Seems I have some of my best coding breakthroughs in the shower. Hot on the heals of my recent sound engine release I had a think in the shower today about further optimisations I can probably build into it. I have quite a significant rewrite planned, but a low level component of this rewrite worked on using 32bit cache buffers for sample data (recent release uses just 16bit ones).
As the samples used are all 8 bits, a 16bit word can obvioulsy hold 2 samples, thus half the number of time the DSP has to talk to main RAM, reading the sample data once from main RAM and then the next subsequent read from it’s own cache. As the resampling will in some cases simply need the same sample n number of times, this saves a chunk of bus time. The reason I chose 16bit originally is the DSP only has a 16bit data bus connection to the main RAM (more of an IO port style connection IIRC).

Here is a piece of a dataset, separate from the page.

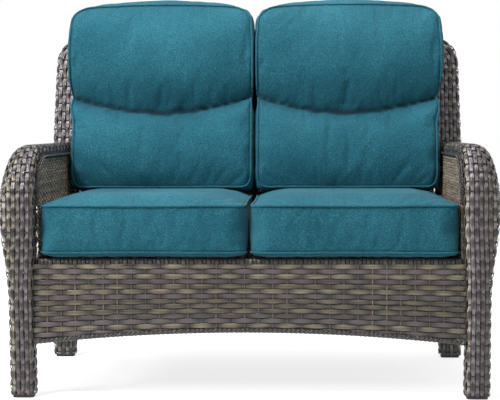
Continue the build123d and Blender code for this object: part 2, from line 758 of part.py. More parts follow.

Thinking about it, I am assuming that 1x 32bit read will take less system resource/bus time than 2x 16bit reads seperated by several ticks of other instructions. Especially as whilst the DSP is making its 16bit reads, nothing else can be using the bus and will need to have been paused. I am most impressed with how little additional code was needed to support this change, the current code has to translate the requested sample address to determine if it has it in cache, then retrieve just the single byte from the cache that is needed, it all came together very nicely.
I imagine the overall gain will be quite minimal, but every little helps, I have sent the code off to be tested in a real world environment, hopefully there will be some positive results 🙂
Next up is a complete rewrite of the render subsystem for the sound engine to effectively invert the way the cache works and hopefully keep the DSP off the bus even more!